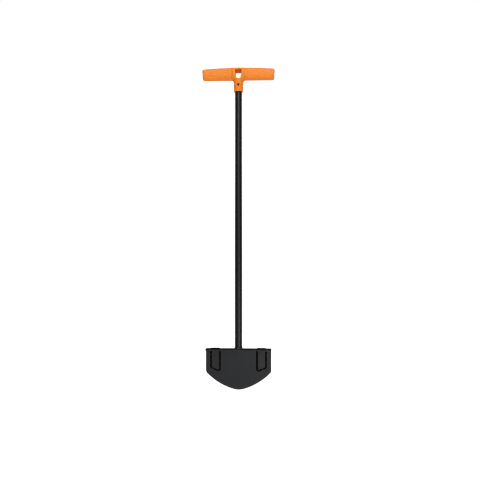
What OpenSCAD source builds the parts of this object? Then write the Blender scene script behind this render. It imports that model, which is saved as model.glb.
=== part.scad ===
// Half moon edger: a T-handled lawn edging tool that is pushed in with the foot.
// A flat steel blade with a curved ground edge hangs under a shelf-like foot platform.
// The platform is one stamped plate whose two tongues are bent down and welded to the
// blade's front face. A round steel tube stands on the platform and ends in the socket
// of a moulded T-handle, which is held by one screw and has a hole to hang the tool by.
//
// Millimetres. The origin is the lowest point of the blade, on the tube's axis.
// +Z runs up the tube, +X to the right seen from the front, and the front faces -Y.

/* [Overall] */
// Height from the blade's tip to the crown of the handle
tool_h = 972; // [700:1:1100]
// Height of the platform's top face above the blade's tip
platform_z = 124; // [112:1:150]

/* [Blade] */
// Width between the blade's straight sides
blade_w = 197; // [180:1:215]
// Thickness of the blade plate
blade_t = 2; // [1.6:0.1:4]
// Radius of the blunt tip
tip_r = 50; // [35:1:70]
// Angle from the tip's lowest point to where its arc ends
tip_angle = 15; // [8:1:18]
// Radius of the long arcs between the tip and the corners
flank_r = 180; // [165:1:210]
// Radius of the corners between the curved edge and the sides
corner_r = 14; // [6:1:24]
// Width of the ground bevel along the curved edge
bevel_w = 8; // [4:0.5:12]
// Thickness left at the cutting edge
edge_land = 0.5; // [0.3:0.1:1]

/* [Foot platform] */
// Reach of the platform in front of the blade's front face
platform_reach = 30; // [22:1:45]
// Thickness of the platform plate and its tongues
platform_t = 2.5; // [2:0.1:4]
// Radius of the platform's front corners
platform_corner_r = 10; // [3:1:16]
// Radius of the rear lobe that carries the tube
lobe_r = 15.5; // [14:0.5:20]
// Distance from the blade's side to the tongue beside it
tongue_inset = 16.5; // [10:0.5:26]
// Width of each tongue
tongue_w = 25; // [18:1:32]
// Drop from the platform's top face to the middle of a tongue's slanted foot
tongue_drop = 60; // [45:1:62]
// Slant of a tongue's foot
tongue_slant = 22; // [0:1:30]
// Radius of the corners of a tongue's foot
tongue_corner_r = 4; // [1:0.5:6]
// Inside radius of the bend between the platform and a tongue
tongue_bend_r = 6; // [3:0.5:9]
// Width of the relief notch beside each bend
relief_w = 3; // [1:0.5:4]
// Reach of the platform behind the blade's back face
rear_lip = 4; // [3:0.5:8]

/* [Shaft] */
// Outer diameter of the tube
shaft_od = 21; // [18:0.5:25]
// Wall of the tube
shaft_wall = 1; // [0.8:0.1:2]

/* [Welds] */
// Height of the bead round the foot of the tube
shaft_weld_h = 8; // [4:0.5:12]
// Reach of that bead from the tube's wall
shaft_weld_w = 4; // [2:0.5:4.5]
// Thickness of the bead's blunt top edge
shaft_weld_edge = 0.5; // [0.3:0.1:1]
// Leg of the fillet round each tongue, along the blade
tongue_weld_w = 4; // [2:0.5:5]
// Fullness of that fillet's face: 0.5 is flat, and more bulges
weld_fullness = 0.62; // [0.5:0.01:0.8]
// Height of the beads over the bends, above the platform's top face
bend_weld_h = 2; // [1:0.1:3]
// Leg of the stitches under the platform
seam_weld_leg = 3; // [2:0.5:4]
// Length of each stitch under the platform
seam_weld_len = 22; // [12:1:26]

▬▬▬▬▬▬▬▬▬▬

**WHAT THE EXERCISE ASKS**
Copy out only the lines running from the beginning of the data to the line with "front faces -Y.", both ends included.

**THE REPLY**
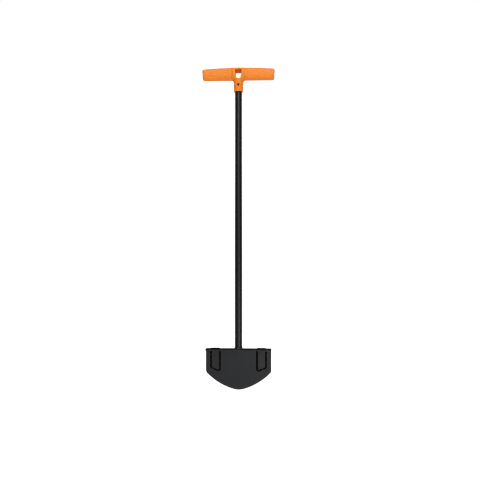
What OpenSCAD source builds the parts of this object? Then write the Blender scene script behind this render. It imports that model, which is saved as model.glb.
=== part.scad ===
// Half moon edger: a T-handled lawn edging tool that is pushed in with the foot.
// A flat steel blade with a curved ground edge hangs under a shelf-like foot platform.
// The platform is one stamped plate whose two tongues are bent down and welded to the
// blade's front face. A round steel tube stands on the platform and ends in the socket
// of a moulded T-handle, which is held by one screw and has a hole to hang the tool by.
//
// Millimetres. The origin is the lowest point of the blade, on the tube's axis.
// +Z runs up the tube, +X to the right seen from the front, and the front faces -Y.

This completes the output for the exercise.